Juízes avisados de que não há lugar para acolher mais jovens condenados.
Os faxes começaram a chegar na semana passada aos tribunais. Davam conta de que os centros educativos, destinados a receber jovens condenados, atingiram o limite. A ordem interna que já imperava no sistema tutelar educativo e que o PÚBLICO noticiara há duas semanas entra assim em prática.
A Direcção-Geral de Reinserção e Serviços Prisionais (DGRSP) enviou o aviso a alguns tribunais de família e menores que tinham pedido a indicação de vaga para internar jovens recentemente condenados. E há pelo menos dois casos de menores que aguardam em casa. Quando houver vaga, serão avisados. E só então irão cumprir a medida tutelar educativa decidida em julgamento. Não há qualquer previsão de quando isso acontecerá, já que só será possível quando se verificar o fim do internamento de um jovem que saia para dar lugar a outro que esteja à espera.
A excepção vai para os menores que sejam condenados a regime fechado, a mais severa medida prevista. E para os casos urgentes, que implicam uma medida cautelar de guarda, o equivalente à prisão preventiva decretada a adultos. Para esses casos, existem lugares reservados, mas poucos.
Há anos que o sistema se debate com uma ginástica diária para conseguir aceitar os menores que vão sendo enviados pelos tribunais, mas isso já não é suficiente. O limite máximo de lotação foi atingido. Para cerca de 200 vagas existentes nos sete centros, existem 230 jovens internados.
"Não é possível, neste momento, disponibilizar vaga para o jovem em centro educativo devido à situação actual de sobrelotação da rede de centros educativos. Esta direcção-geral confronta-se na actualidade, com problemas de sobrelotação", referem os faxes enviados pela DGRSP aos tribunais de família e menores do Porto, Sintra e Lisboa, a que o PÚBLICO teve acesso.
Questionada pelo PÚBLICO, através do Ministério da Justiça, a mesma direcção-geral garantiu porém que "dispõe de vagas para dar cumprimento a medidas de internamento" e que "ao dia de hoje não existem jovens que aguardem em casa a existência de vaga". Os documentos a que o PÚBLICO teve acesso indicam que pelo menos dois menores estão em casa à espera. De novo questionado, o ministério remeteu esclarecimentos para hoje.
A situação foi também confirmada ao PÚBLICO pela procuradora Maria do Carmo Peralta, coordenadora da Comissão Fiscalizadora dos Centros Educativos, que funciona junto da Assembleia da República. "Confirma-se a situação, que é preocupante.
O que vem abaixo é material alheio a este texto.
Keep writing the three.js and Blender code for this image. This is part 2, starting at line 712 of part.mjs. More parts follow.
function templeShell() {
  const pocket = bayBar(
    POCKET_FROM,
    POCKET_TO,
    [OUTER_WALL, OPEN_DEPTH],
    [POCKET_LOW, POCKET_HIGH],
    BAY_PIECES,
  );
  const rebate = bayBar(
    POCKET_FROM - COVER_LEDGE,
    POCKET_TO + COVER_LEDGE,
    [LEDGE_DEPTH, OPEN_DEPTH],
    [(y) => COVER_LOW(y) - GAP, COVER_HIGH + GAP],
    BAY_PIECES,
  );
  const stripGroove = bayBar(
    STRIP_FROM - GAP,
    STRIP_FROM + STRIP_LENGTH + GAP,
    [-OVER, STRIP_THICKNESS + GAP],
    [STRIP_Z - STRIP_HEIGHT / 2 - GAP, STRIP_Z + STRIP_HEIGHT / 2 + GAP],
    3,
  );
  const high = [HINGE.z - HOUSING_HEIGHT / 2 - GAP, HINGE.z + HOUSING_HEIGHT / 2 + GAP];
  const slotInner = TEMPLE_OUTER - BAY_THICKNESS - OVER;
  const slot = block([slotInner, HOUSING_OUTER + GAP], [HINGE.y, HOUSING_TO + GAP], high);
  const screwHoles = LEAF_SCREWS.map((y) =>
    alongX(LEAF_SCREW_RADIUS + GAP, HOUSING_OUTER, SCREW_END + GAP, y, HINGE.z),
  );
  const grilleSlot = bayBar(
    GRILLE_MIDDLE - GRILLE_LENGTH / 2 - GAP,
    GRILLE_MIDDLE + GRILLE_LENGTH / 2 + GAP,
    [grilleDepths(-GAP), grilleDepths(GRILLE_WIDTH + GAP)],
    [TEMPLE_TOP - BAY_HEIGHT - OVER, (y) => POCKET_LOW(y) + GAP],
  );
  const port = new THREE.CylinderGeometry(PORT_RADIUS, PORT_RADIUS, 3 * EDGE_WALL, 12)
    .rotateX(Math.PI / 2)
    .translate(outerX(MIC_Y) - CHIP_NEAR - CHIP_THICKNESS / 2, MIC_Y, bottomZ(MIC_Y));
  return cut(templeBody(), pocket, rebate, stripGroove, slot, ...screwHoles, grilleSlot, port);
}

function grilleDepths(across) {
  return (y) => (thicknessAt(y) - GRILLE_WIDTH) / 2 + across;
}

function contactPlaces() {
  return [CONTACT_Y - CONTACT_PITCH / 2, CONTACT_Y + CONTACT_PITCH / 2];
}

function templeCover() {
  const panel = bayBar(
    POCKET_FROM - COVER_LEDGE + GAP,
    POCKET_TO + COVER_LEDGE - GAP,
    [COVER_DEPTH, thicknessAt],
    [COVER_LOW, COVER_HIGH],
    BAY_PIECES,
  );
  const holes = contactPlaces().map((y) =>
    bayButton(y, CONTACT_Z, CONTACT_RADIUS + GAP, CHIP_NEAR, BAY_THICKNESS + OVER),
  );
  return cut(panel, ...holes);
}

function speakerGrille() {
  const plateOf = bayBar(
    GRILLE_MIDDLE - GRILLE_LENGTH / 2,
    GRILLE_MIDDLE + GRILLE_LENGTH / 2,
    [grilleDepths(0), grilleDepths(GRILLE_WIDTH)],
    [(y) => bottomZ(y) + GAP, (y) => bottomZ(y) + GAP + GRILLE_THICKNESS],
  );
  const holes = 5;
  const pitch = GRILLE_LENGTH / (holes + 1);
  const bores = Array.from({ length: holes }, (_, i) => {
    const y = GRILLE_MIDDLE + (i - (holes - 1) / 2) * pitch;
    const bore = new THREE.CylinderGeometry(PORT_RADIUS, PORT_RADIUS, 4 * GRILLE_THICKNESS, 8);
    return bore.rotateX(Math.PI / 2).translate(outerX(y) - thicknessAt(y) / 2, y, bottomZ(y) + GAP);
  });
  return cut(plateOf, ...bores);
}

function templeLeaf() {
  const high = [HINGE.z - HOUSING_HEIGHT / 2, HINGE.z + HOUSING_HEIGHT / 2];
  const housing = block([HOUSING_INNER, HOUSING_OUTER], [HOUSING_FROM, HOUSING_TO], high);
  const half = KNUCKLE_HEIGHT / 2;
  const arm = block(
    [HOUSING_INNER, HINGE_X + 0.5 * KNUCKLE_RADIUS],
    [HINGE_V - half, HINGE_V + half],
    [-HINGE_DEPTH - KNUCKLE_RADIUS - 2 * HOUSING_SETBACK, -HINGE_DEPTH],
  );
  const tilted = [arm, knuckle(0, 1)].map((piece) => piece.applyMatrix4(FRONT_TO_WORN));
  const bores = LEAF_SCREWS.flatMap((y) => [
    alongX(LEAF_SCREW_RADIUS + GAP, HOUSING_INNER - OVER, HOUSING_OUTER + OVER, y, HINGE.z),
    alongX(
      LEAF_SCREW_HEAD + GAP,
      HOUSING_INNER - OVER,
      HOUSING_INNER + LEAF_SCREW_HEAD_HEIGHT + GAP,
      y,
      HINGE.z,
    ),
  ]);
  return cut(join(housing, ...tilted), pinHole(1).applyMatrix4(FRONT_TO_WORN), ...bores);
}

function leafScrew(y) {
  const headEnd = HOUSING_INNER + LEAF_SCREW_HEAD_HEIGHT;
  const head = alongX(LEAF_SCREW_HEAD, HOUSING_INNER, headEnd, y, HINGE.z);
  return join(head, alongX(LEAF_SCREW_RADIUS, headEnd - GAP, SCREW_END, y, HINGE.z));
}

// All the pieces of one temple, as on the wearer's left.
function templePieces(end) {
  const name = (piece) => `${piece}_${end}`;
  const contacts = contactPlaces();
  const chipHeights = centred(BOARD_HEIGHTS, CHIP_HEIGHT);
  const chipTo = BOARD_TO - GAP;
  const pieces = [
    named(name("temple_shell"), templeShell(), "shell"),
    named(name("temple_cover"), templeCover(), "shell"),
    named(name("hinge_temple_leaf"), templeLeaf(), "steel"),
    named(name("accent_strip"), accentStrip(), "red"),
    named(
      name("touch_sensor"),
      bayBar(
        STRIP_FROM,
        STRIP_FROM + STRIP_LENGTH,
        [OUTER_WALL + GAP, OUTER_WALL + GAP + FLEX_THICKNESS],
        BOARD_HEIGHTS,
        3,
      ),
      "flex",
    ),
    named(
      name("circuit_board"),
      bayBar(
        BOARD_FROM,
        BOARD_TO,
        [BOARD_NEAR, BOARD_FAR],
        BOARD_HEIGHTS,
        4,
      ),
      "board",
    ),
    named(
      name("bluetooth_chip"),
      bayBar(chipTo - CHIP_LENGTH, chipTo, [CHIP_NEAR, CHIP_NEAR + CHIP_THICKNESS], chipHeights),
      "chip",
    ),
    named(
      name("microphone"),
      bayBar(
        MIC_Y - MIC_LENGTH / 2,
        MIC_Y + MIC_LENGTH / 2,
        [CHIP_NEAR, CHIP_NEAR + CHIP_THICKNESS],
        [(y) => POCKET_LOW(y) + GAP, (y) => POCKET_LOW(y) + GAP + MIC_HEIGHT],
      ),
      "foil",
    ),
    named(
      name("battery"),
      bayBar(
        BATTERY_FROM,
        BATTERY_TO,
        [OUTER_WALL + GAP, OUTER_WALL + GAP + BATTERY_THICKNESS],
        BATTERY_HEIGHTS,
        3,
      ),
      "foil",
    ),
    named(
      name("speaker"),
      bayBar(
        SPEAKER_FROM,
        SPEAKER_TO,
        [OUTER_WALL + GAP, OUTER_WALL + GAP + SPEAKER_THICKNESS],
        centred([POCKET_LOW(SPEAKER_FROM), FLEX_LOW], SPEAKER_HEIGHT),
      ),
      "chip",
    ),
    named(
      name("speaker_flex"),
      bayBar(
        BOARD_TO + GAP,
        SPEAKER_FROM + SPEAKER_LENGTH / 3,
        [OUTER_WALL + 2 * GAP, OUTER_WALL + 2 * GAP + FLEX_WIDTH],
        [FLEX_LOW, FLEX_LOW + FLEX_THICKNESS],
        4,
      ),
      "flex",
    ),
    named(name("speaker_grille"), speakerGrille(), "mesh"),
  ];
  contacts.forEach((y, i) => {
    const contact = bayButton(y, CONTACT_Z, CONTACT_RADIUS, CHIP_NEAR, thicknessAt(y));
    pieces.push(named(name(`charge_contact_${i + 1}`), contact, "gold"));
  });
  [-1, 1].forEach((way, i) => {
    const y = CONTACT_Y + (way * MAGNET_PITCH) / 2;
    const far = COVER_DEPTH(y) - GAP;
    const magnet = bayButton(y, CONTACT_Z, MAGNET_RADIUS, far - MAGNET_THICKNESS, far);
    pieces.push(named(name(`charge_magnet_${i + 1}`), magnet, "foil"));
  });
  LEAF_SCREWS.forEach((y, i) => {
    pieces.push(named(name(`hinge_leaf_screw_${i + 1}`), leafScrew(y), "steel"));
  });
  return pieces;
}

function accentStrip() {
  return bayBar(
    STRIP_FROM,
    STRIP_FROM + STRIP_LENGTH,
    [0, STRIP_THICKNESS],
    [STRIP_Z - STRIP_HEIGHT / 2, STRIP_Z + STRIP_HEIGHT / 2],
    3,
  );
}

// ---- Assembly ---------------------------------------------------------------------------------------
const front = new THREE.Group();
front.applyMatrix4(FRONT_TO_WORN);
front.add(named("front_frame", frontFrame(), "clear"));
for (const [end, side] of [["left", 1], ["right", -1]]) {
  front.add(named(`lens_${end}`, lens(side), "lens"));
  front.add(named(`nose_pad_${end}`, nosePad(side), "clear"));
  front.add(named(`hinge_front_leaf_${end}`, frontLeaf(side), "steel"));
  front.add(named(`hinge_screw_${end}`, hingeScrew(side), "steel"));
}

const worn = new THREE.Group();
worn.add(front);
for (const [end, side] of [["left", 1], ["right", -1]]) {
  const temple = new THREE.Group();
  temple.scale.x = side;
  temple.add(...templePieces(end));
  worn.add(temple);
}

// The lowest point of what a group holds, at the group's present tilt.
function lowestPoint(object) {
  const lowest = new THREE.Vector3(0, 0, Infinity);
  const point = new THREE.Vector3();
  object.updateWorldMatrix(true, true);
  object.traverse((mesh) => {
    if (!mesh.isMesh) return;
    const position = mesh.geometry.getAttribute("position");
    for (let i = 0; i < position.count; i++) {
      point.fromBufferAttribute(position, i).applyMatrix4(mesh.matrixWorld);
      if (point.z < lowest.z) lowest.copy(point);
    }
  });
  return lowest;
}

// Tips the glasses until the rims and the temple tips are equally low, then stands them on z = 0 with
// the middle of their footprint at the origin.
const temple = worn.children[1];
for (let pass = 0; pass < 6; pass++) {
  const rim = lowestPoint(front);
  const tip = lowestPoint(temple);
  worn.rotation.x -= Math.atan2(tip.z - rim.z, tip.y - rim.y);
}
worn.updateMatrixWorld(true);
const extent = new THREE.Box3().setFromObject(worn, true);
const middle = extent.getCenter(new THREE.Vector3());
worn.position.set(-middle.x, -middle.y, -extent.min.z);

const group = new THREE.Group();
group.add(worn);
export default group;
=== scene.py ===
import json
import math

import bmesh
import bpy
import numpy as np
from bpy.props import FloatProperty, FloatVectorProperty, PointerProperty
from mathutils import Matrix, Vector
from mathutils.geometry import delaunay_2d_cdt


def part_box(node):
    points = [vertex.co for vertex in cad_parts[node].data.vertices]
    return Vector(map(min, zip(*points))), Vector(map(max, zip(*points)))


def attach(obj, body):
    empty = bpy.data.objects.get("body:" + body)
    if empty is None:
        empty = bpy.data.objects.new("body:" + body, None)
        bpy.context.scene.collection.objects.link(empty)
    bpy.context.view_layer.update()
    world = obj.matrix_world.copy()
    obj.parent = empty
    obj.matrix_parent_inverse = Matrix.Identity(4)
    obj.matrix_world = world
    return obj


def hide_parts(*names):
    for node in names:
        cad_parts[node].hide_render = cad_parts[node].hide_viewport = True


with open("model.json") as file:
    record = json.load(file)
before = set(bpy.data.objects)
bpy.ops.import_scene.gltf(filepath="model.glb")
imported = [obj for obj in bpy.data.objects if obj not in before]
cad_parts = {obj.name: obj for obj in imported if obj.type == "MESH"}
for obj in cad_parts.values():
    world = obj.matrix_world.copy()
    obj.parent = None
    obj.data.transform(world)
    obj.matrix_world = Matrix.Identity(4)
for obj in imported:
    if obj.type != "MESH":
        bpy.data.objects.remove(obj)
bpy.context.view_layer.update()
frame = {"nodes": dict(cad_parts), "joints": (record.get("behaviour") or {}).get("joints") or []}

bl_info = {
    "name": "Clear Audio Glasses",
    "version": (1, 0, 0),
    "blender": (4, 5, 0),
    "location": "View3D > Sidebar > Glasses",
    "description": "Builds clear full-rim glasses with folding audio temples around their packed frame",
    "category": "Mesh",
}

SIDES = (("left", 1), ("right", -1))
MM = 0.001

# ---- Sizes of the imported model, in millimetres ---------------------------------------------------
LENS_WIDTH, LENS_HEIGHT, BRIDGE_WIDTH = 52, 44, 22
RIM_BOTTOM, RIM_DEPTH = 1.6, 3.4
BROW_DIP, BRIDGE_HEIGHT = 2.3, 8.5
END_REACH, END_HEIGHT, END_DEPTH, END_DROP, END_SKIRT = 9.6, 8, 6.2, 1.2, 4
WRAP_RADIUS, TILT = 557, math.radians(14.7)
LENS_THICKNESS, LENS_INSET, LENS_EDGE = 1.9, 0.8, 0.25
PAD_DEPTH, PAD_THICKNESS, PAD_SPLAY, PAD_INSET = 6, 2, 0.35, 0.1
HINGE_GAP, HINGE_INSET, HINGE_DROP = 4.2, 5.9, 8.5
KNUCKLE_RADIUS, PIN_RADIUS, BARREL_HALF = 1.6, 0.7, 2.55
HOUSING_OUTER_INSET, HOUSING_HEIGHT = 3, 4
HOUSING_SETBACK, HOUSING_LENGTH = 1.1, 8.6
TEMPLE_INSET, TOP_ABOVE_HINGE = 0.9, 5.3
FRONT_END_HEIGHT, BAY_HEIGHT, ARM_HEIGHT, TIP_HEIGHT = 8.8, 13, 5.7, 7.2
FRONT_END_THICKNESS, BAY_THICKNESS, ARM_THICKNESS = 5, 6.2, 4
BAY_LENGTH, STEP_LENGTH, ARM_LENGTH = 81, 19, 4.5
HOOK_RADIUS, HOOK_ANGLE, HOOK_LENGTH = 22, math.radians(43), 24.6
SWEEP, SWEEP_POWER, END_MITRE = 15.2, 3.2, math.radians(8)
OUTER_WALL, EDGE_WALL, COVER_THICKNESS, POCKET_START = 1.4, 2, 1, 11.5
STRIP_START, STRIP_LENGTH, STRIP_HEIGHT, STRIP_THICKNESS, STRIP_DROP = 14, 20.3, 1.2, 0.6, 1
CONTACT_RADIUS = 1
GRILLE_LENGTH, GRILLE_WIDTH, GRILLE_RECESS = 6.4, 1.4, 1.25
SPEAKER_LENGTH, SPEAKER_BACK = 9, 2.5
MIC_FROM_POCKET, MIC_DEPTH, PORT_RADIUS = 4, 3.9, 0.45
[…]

Há muito tempo que existem estes constrangimentos, mas agora a situação tornou-se realmente mais grave", admitiu a magistrada. Aquela comissão vai fiscalizar os centros educativos em Setembro, como ocorre todos os anos. Só então irá avaliar os efeitos da sobrelotação.
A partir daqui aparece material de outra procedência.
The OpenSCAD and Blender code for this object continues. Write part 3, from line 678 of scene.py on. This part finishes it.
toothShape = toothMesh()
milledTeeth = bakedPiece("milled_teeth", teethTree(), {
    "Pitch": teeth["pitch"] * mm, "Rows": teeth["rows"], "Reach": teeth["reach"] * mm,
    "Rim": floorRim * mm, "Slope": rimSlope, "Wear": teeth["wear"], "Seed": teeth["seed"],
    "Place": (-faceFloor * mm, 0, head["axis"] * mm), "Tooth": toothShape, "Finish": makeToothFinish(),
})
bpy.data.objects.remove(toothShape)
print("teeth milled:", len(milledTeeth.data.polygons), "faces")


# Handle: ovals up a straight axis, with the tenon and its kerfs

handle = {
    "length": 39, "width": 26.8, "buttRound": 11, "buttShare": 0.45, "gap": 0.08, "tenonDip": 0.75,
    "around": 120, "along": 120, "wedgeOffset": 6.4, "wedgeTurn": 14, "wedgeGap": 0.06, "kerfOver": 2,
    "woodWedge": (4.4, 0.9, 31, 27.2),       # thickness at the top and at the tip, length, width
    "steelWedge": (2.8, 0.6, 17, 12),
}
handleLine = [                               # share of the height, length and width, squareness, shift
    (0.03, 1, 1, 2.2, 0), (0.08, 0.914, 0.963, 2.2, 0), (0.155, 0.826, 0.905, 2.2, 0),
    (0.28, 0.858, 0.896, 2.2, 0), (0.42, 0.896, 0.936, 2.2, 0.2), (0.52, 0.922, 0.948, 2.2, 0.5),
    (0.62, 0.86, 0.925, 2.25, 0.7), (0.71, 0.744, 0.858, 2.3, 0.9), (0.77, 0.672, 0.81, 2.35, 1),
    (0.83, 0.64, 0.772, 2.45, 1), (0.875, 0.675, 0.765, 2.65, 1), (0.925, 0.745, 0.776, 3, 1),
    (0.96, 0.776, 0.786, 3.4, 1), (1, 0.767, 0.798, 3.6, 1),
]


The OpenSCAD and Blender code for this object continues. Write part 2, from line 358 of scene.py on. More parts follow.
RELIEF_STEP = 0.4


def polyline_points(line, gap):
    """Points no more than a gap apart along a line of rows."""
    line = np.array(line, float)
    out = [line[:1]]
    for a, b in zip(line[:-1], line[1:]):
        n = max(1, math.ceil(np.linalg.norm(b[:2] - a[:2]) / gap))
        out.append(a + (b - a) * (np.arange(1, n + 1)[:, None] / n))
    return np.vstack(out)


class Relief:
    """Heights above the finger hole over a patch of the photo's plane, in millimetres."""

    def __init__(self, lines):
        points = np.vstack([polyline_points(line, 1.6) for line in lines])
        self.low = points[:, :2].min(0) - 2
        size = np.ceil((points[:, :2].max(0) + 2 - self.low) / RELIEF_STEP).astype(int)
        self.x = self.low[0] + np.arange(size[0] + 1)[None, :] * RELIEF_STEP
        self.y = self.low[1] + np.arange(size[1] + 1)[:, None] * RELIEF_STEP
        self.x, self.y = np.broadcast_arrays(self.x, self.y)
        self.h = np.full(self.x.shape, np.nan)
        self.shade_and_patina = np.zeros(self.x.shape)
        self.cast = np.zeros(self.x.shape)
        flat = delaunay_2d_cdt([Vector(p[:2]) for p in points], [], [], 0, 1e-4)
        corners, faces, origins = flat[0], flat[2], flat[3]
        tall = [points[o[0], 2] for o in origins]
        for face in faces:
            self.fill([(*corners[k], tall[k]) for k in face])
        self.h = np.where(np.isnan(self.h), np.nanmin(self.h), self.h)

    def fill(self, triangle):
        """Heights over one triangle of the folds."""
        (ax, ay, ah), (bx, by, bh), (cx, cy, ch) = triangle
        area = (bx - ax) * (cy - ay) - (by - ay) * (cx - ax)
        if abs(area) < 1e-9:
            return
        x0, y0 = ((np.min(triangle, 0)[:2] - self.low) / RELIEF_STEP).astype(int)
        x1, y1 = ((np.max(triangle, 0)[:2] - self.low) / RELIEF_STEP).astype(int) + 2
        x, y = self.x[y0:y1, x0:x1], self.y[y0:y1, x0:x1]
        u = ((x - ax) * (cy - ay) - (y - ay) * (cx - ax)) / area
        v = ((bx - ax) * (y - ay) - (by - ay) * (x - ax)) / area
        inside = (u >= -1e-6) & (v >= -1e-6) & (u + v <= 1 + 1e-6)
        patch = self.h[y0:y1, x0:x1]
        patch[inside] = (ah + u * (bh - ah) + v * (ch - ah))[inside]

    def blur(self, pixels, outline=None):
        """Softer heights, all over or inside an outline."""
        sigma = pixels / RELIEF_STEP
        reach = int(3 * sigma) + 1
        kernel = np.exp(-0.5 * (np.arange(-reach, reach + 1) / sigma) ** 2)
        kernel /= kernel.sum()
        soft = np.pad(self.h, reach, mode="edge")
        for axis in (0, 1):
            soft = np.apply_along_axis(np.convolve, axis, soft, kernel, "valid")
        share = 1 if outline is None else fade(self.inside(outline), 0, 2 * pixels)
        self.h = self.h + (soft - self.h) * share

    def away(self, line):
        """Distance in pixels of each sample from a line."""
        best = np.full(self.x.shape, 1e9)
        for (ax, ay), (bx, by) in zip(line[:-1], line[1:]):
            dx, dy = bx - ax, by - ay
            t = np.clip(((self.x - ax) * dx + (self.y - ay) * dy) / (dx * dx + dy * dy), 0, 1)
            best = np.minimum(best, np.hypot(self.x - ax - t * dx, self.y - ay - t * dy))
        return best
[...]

A DGRSP admite "alguns condicionalismos" e assume que "informou alguns tribunais relativamente às jovens que não se tinham apresentado voluntariamente no Centro Educativo de Santa Clara", em Vila do Conde. Para dar início à execução da medida de internamento, indicaria outro centro. Nos faxes, todavia, afirmam que tal ficará, no futuro, "condicionado à existência de vaga".
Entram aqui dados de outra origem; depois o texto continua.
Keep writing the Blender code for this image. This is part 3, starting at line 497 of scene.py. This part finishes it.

A situação, agravada pelo encerramento no mês passado do Centro Educativo de Santa Clara, que, só por si, representava 48 vagas, está a gerar preocupação em alguns sectores da justiça. Os procuradores dizem mesmo que é a própria justiça de menores que está a ruir. "Vemos isso com bastante preocupação. De nada vale o juiz que tem o processo em mãos tomar a decisão de internar o menor pelos crimes cometidos. Essa decisão não vale nada se não for depois aplicada. Está em causa a justiça de menores e o que se passa é realmente preocupante. O objectivo é a reeducação, que assim passa a não existir", disse ao PÚBLICO o presidente do Sindicato dos Magistrados do Ministério Público, Rui Cardoso. O responsável alerta para "o perigo de, não havendo possibilidade de internar os jovens, os mesmos poderem voltar a cometer crimes". Rui Cardoso espera que venham a ser tomadas "medidas com urgência". Neste contexto, "falha tudo", aponta.
A DGRSP garante que "dará sempre resposta a todas as situações que careçam de imediata solução", mas não explica como. Assegura que reabrirá com a "maior brevidade possível" o centro educativo de Vila do Conde, fechado após a União de Meridianos de Portugal (UMP), que o geria, ter comunicado a suspensão da sua actividade. O Estado só poderá pagar o que deve à UMP desde o início do ano se o Tribunal de Contas vier a autorizar.